## Begin

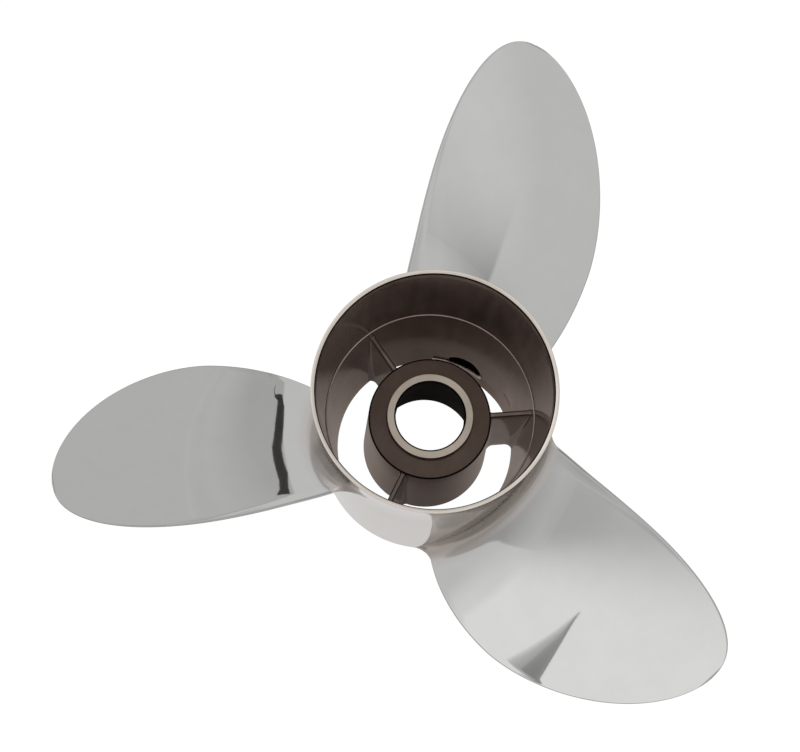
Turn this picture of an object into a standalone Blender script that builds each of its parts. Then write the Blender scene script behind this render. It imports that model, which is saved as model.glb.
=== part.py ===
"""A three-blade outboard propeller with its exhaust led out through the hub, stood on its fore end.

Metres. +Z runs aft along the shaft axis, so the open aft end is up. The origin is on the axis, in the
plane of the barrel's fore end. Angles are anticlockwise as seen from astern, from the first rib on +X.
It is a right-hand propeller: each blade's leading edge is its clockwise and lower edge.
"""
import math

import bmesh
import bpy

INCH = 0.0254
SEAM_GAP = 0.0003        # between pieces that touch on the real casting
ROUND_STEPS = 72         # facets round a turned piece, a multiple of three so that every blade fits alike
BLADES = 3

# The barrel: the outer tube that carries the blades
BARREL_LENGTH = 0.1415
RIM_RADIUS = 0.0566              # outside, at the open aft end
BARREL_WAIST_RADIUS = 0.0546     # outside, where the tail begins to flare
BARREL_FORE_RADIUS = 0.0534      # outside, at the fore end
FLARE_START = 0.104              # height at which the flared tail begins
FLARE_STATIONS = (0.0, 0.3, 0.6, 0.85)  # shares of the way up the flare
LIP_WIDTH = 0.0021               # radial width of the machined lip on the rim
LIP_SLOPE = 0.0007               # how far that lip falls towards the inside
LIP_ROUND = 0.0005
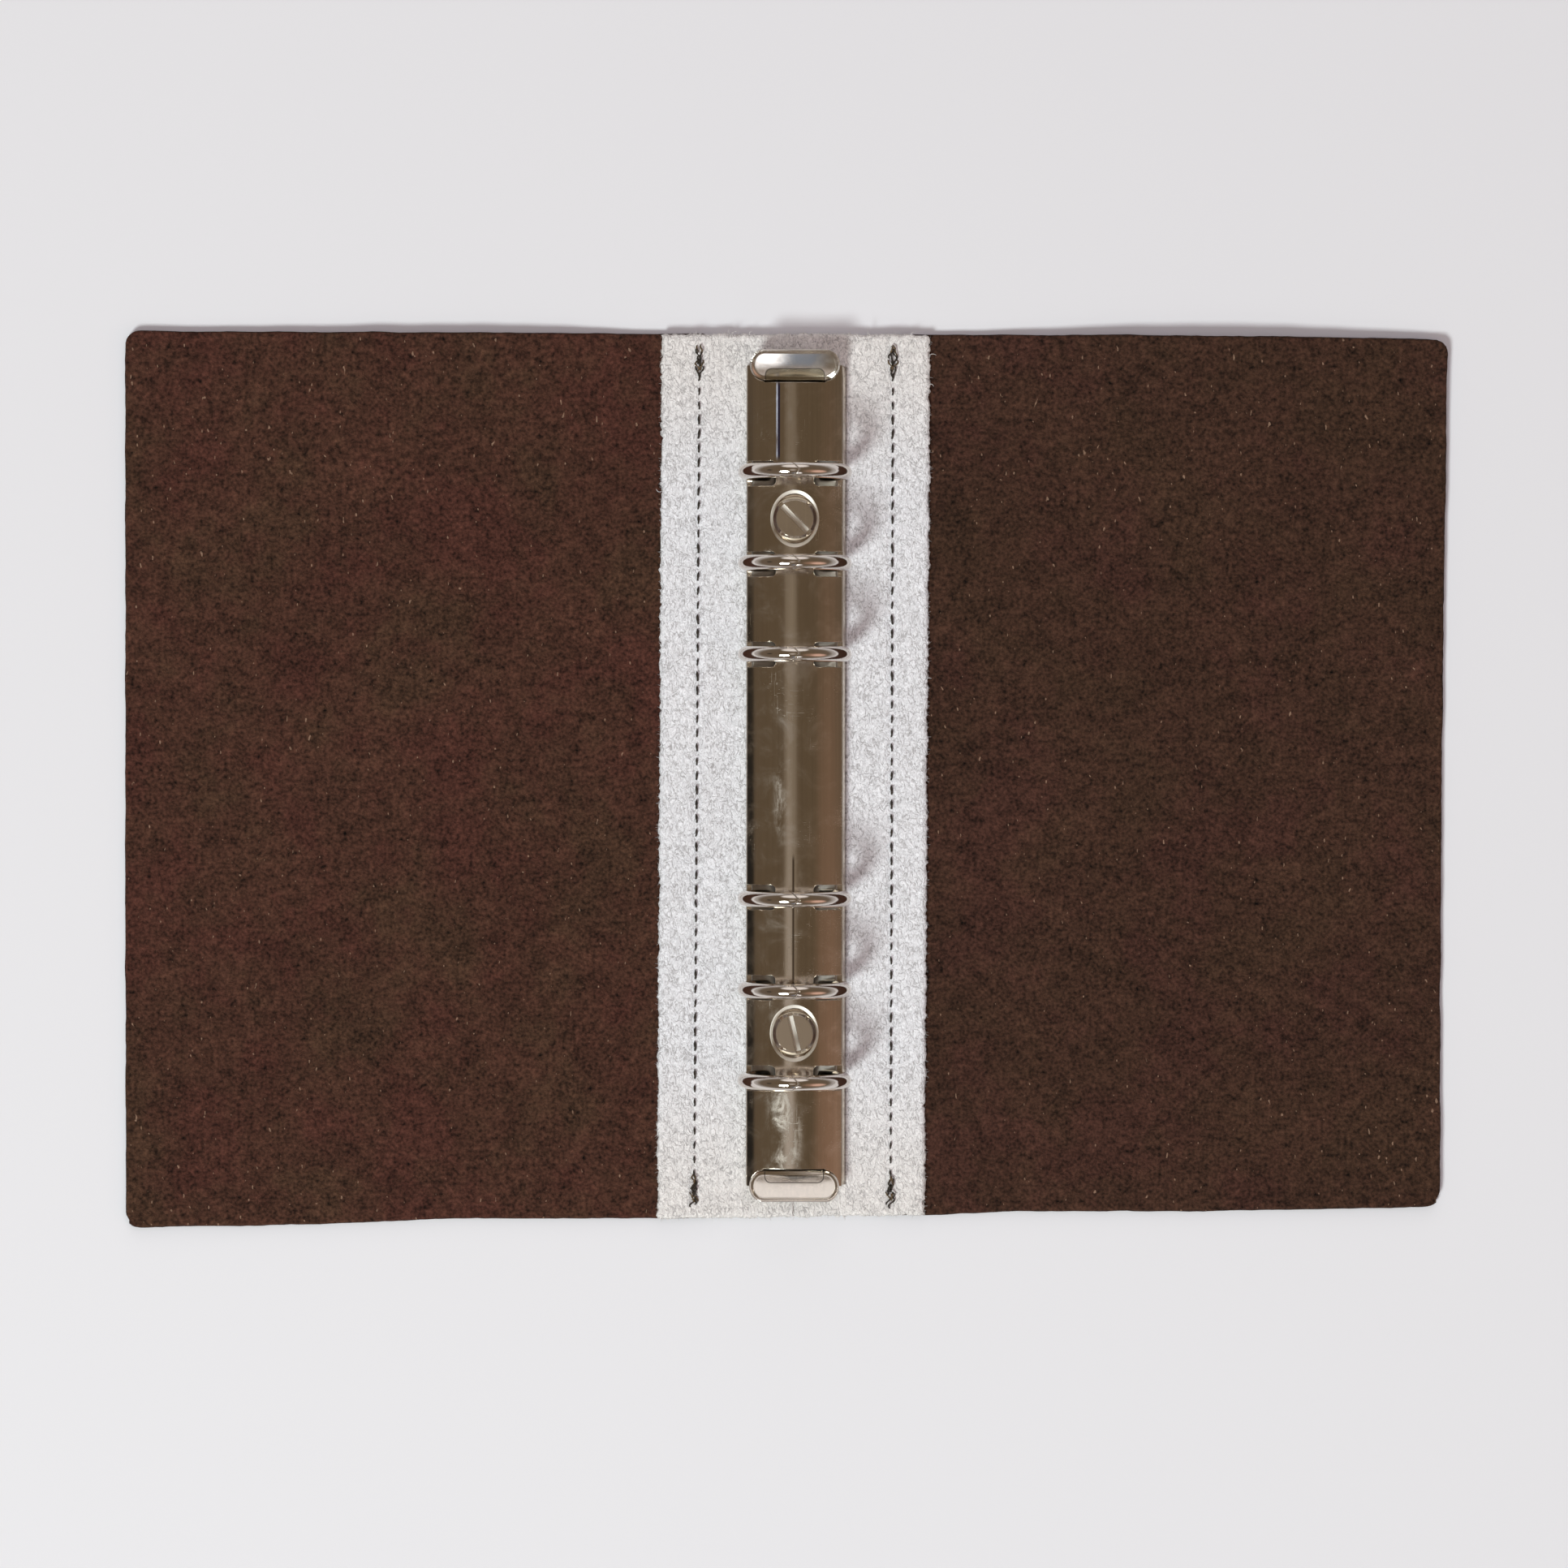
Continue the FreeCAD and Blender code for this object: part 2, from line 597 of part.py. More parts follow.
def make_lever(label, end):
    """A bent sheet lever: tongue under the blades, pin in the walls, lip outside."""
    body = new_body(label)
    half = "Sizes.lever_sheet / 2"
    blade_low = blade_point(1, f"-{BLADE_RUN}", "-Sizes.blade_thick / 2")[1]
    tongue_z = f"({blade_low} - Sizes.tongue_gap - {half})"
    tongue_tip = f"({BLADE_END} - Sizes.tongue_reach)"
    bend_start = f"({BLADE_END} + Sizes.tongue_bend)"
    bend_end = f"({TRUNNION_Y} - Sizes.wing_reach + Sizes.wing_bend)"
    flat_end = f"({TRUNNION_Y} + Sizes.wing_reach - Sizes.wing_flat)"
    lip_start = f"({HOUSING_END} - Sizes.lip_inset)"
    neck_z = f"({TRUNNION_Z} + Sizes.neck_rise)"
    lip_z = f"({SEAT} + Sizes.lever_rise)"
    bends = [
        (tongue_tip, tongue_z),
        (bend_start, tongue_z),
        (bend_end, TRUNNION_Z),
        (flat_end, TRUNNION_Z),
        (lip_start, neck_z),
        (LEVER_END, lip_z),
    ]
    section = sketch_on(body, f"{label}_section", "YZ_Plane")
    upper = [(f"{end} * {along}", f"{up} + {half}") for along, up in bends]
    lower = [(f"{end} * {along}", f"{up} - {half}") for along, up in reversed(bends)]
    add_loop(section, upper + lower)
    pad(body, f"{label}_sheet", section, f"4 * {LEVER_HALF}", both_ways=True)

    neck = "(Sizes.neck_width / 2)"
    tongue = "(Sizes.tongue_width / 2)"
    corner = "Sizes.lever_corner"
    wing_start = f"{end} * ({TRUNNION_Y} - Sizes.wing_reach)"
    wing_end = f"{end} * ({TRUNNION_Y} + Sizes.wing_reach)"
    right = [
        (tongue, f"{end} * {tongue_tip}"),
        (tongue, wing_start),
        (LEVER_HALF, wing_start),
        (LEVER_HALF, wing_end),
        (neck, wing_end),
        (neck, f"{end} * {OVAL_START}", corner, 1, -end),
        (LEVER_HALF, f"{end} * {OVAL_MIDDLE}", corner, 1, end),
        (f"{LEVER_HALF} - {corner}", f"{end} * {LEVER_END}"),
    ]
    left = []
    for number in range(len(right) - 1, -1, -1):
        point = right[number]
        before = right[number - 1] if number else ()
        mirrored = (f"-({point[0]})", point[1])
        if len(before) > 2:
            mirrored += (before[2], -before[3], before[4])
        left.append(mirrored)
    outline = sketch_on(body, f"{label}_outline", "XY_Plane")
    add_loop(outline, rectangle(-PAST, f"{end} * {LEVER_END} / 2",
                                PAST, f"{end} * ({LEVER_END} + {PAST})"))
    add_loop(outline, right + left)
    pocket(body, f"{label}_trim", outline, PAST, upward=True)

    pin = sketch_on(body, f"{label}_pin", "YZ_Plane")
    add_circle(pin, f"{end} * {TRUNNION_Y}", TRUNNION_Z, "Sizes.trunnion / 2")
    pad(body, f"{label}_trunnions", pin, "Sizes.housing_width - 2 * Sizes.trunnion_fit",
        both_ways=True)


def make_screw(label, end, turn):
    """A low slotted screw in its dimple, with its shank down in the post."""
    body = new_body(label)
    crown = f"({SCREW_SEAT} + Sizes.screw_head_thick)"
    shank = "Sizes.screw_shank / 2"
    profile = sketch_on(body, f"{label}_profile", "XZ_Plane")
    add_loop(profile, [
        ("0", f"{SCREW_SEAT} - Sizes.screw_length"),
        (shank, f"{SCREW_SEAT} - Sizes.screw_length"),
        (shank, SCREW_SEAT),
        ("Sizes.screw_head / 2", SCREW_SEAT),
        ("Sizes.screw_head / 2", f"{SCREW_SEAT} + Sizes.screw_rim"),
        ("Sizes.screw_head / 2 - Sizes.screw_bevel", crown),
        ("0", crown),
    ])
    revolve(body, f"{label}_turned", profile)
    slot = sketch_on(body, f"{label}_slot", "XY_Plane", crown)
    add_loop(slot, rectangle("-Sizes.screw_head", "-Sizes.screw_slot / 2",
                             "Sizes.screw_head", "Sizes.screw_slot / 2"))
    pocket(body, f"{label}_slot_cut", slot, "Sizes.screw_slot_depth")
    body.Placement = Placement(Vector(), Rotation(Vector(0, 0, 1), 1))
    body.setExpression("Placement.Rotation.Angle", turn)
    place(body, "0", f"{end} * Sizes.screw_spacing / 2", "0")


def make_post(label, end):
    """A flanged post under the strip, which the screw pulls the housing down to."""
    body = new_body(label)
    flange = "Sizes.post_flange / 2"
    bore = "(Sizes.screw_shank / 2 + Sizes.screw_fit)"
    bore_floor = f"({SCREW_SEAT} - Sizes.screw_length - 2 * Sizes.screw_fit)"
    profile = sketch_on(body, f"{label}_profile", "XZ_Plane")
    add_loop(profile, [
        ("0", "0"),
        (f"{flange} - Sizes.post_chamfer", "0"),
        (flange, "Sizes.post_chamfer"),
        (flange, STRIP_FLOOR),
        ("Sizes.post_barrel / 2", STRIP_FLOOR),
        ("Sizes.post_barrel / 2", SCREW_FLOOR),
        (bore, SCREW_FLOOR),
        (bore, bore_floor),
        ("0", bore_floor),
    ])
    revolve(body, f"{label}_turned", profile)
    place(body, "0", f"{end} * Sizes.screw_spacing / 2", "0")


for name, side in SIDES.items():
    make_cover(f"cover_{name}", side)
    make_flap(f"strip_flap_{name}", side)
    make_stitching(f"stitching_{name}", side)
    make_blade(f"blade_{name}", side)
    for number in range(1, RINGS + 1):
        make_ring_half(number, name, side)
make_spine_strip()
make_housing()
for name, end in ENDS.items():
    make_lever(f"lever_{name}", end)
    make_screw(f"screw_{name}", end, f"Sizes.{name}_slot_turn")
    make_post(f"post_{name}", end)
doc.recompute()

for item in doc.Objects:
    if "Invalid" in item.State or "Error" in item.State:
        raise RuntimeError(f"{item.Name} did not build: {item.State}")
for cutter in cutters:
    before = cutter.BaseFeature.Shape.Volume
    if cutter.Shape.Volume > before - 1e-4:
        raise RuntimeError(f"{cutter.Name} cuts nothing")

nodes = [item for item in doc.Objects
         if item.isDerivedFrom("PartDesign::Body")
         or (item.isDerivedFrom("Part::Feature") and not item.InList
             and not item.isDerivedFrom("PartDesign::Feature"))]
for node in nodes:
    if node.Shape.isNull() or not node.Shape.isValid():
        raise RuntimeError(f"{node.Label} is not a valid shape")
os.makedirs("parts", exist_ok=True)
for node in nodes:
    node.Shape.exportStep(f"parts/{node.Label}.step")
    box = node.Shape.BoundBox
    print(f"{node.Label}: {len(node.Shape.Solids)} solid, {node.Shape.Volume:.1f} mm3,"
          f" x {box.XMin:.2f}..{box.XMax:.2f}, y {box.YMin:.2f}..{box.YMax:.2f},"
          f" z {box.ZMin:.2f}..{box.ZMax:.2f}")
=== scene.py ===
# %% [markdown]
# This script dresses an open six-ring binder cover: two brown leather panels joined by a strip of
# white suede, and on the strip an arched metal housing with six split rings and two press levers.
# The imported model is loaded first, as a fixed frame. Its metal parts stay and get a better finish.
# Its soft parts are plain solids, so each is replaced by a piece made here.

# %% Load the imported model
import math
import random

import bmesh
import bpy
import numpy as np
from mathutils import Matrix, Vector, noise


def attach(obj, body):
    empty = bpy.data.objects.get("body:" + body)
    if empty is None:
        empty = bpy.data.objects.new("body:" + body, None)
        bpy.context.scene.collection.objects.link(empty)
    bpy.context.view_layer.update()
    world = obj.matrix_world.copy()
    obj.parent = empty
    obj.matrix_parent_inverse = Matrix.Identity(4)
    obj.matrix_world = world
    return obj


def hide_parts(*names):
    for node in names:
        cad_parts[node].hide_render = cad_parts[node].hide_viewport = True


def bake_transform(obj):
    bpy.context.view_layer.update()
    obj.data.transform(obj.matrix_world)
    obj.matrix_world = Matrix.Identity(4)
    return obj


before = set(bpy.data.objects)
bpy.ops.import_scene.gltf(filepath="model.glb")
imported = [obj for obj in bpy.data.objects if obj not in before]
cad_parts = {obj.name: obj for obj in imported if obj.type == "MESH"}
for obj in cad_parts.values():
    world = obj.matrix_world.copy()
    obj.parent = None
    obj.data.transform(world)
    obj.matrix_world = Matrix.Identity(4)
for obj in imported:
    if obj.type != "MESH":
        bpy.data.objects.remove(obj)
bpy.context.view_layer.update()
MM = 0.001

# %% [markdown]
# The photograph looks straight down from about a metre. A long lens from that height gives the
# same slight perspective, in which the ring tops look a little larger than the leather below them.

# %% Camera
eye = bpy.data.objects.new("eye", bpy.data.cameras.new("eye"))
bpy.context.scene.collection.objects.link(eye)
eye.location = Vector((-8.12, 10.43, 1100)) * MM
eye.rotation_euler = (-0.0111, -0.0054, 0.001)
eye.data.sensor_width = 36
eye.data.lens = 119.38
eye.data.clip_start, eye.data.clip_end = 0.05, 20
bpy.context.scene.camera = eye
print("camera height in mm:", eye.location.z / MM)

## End

Exercise prompt: Only the lines from the one bearing "nodes = [item for item in doc.Objects" through the one bearing "obj.parent = empty" should be repeated, exactly as given.

Reply to the task:
nodes = [item for item in doc.Objects
         if item.isDerivedFrom("PartDesign::Body")
         or (item.isDerivedFrom("Part::Feature") and not item.InList
             and not item.isDerivedFrom("PartDesign::Feature"))]
for node in nodes:
    if node.Shape.isNull() or not node.Shape.isValid():
        raise RuntimeError(f"{node.Label} is not a valid shape")
os.makedirs("parts", exist_ok=True)
for node in nodes:
    node.Shape.exportStep(f"parts/{node.Label}.step")
    box = node.Shape.BoundBox
    print(f"{node.Label}: {len(node.Shape.Solids)} solid, {node.Shape.Volume:.1f} mm3,"
          f" x {box.XMin:.2f}..{box.XMax:.2f}, y {box.YMin:.2f}..{box.YMax:.2f},"
          f" z {box.ZMin:.2f}..{box.ZMax:.2f}")
=== scene.py ===
# %% [markdown]
# This script dresses an open six-ring binder cover: two brown leather panels joined by a strip of
# white suede, and on the strip an arched metal housing with six split rings and two press levers.
# The imported model is loaded first, as a fixed frame. Its metal parts stay and get a better finish.
# Its soft parts are plain solids, so each is replaced by a piece made here.

# %% Load the imported model
import math
import random

import bmesh
import bpy
import numpy as np
from mathutils import Matrix, Vector, noise


def attach(obj, body):
    empty = bpy.data.objects.get("body:" + body)
    if empty is None:
        empty = bpy.data.objects.new("body:" + body, None)
        bpy.context.scene.collection.objects.link(empty)
    bpy.context.view_layer.update()
    world = obj.matrix_world.copy()
    obj.parent = empty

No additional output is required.